In any language, words will have different appearances according to the role they play in sentences. But all of them are made from the same root. Therefore, in many methods, we must first find the root of the words. There are different algorithms for stemming; Porter's algorithm is one of the famous algorithms in the English language. According to a series of regular rules (for example, removing the letter s at the end of plural words), this algorithm can obtain the roots of words with good accuracy.
After installing and setting up Galago, we used the Porter Stemmer method to find the roots of words with the help of Galago commands.
"stemmer" : ["porter"]
Tokenization converts text into its constituent tokens. We do this with the following commands:
"tokenizer" : {
"fields" : ["text","head"],
"formats" : {
"text" : "string",
"head" : "string"
}
}
Finally, we extracted the file format, which was initially unformatted with 7zip software from the Windows operating system and reached the .txt file. This type of file is suitable for documents and texts that we need to be able to see different parts of it separately.

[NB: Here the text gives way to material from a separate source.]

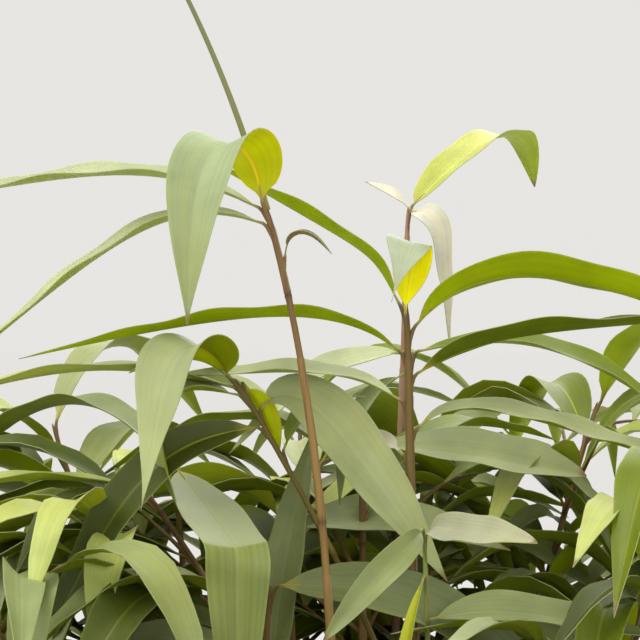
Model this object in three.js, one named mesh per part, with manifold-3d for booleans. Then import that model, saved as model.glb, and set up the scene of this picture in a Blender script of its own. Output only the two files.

We put the commands related to the settings mentioned above in the indexSettings.json file and run the following command in the terminal:
Galago/galago-3.16/core/target/appassembler/bin/galago build /home/arya/Desktop/CA1-Resources/indexSettings.json
After about an hour of executing the Build command, the indexing process was completed successfully.
Done Indexing.
- 0.92 Hours
- 55.18 Minutes
- 3310.79 Seconds
Documents Indexed: 163912.
With the BM25 method, we first perform the retrieval with the default values of b and k on the query set 101 to 150 with the value of 100 for the number of Requested and obtain the values of Recall, MAP, nDCG and P@5. In the following, we change the values of b and k by trial and error first with long steps and note the values every time, and if we see an improvement compared to the default state, we try close values with smaller steps to reach the optimal value.
By searching in scientific sources, the suitable range for the b parameter was 0.3 to 1, and the suitable range for the k parameter was 0.5 to 2.5; based on this, we tested the values in these areas as well as a margin from above and below these areas, and the parameters Optimum for questionnaires 101 to 150 for parameters b and k were seen as 0.4 and 2.6 respectively.
The results obtained from these values were greater than the results obtained from the default values, which indicates that the optimization of these parameters was successful in obtaining better results.